Physics 1. BR/Nova 2. PR 3. Kaplan I really think BR but they're are a lot of people who swear by Nova on this site

Verbal 1. Ek verbal and 101 passages 2. PR 3. BR 4. Kaplan (read stay from)

Gen Chem 1. BR by far 2. PR 3. Kaplan/EK

O Chem 1. BR by far 2. toss up between Kaplan/PR/Ek

That is a general list of what i have read on SDN for the past 4 years, i came here and lurked throughout highschool. Good luck and hopefully this will help. EK is for people who KNOW the material and want review. If you are weak in something BR is the best since it's the most detailed and PR is detailed too, Kaplan is in the Middle, and EK is the least detailed but that doesn't mean it's bad. Just depends on the person. If you can I would buy the BR Chemistry books and Physics book. If you complete the PR science workbook along with BR passages and EK bio, you will kill the sciences.

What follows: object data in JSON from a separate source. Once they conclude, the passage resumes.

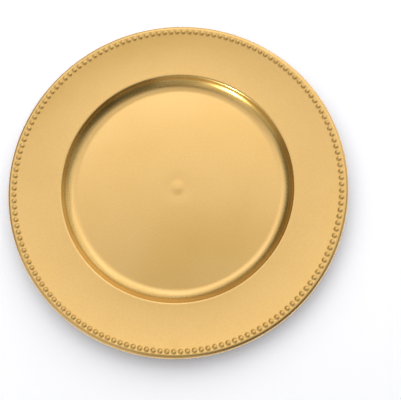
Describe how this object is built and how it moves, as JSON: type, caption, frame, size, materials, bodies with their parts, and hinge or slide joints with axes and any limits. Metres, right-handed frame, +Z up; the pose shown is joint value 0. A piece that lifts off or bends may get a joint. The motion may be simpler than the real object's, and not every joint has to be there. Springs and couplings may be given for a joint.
{
  "type": "charger plate",
  "caption": "Round flat charger plate with a steep-sided well, a wide gently rising rim and a beaded border inside a rolled edge.",
  "frame": {"origin": "centre of the circle on which the plate stands", "axes": "+Z up through the centre of the plate; X and Y lie in the plane on which it stands"},
  "size_m": [0.33, 0.33, 0.0224],
  "materials": {
    "gold_lacquer": "satin metallic gold lacquer over moulded plastic",
    "bead_lacquer": "satin metallic gold lacquer over moulded beads",
    "foot_lacquer": "satin metallic gold lacquer, rubbed a little where the plate stands"
  },
  "bodies": {
    "root": {"well_floor": "gold_lacquer", "gate_mark": "gold_lacquer", "well_wall": "gold_lacquer", "rim": "gold_lacquer", "border_band": "gold_lacquer", "beads": "bead_lacquer", "edge_lip": "gold_lacquer", "foot_ring": "foot_lacquer"}
  },
  "joints": []
}
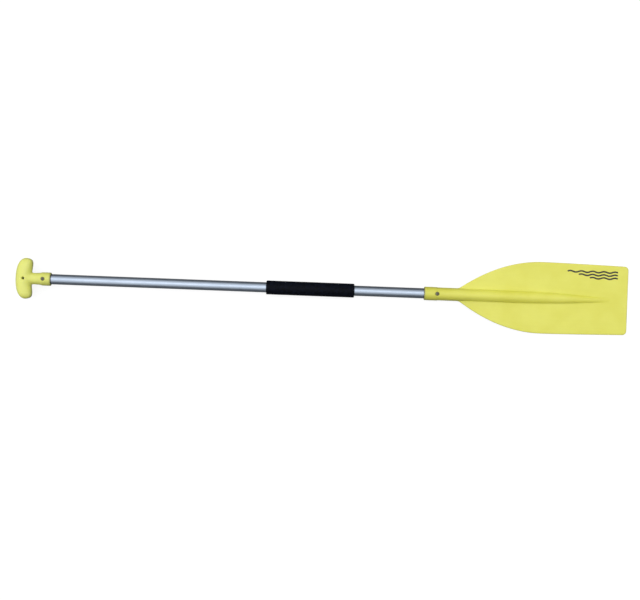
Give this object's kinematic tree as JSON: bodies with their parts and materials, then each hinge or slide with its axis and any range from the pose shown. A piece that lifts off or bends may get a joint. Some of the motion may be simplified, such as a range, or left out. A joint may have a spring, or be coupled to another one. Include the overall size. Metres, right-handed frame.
{
  "type": "rowing oar",
  "caption": "T-handled boat oar: aluminium tube shaft with a foam hand grip, riveted into a moulded T grip at one end and a flat ribbed plastic blade at the other.",
  "frame": {"origin": "at mid-length, straight under the shaft's axis, on the surface that the oar lies on (bottom centre of the bounding box)", "axes": "+X along the shaft from the T grip to the blade's tip, +Y across the blade, +Z out of the blade's printed front face"},
  "size_m": [1.524, 0.178, 0.035],
  "materials": {
    "yellow_moulding": "satin injection-moulded polypropylene",
    "tube_aluminium": "satin drawn and anodised",
    "black_foam": "matt closed-cell foam",
    "rivet_aluminium": "dull",
    "mandrel_steel": "plated",
    "plug_foam": "expanded foam",
    "black_ink": "pad-printed ink"
  },
  "bodies": {
    "root": {"t_grip": "yellow_moulding", "shaft_tube": "tube_aluminium", "foam_grip": "black_foam", "blade": "yellow_moulding", "grip_rivet": "rivet_aluminium", "grip_rivet_mandrel": "mandrel_steel", "blade_rivet": "rivet_aluminium", "blade_rivet_mandrel": "mandrel_steel", "upper_float_plug": "plug_foam", "lower_float_plug": "plug_foam", "blade_print": "black_ink"}
  },
  "joints": []
}
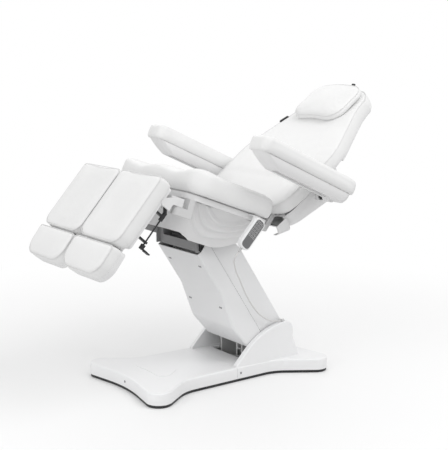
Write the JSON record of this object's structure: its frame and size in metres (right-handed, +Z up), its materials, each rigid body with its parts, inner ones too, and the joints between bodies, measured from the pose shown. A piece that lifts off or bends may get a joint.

Ek Verbal should help you out with verbal.
I think it's better to master one subject before moving on to the next. For example, I set aside a week for gchem when I was doing content review, and I didn't move on to ochem until I felt comfortable with all, or at least the majority of the concepts. Others may suggest mixing and matching, doing gchem one day and then physics the next and verbal after that, etc. But I think it comes down to preference. I just feel that I get a better grasp of the material if I focus on that subject for several consecutive days. It sort of simulates taking those prereq classes again and because the material is all inter-related, it helps to link/chunk the information together. That's my take on review.

The next and more important aspect of MCAT preperation is practice. Getting your hands on as many practice tests as possible and working on them with as much energey and focus as you can is the best way to prepare. Of course you should also thoroughly review exams afterwards, re-learn what you already know and try to pick up concepts that were giving you trouble.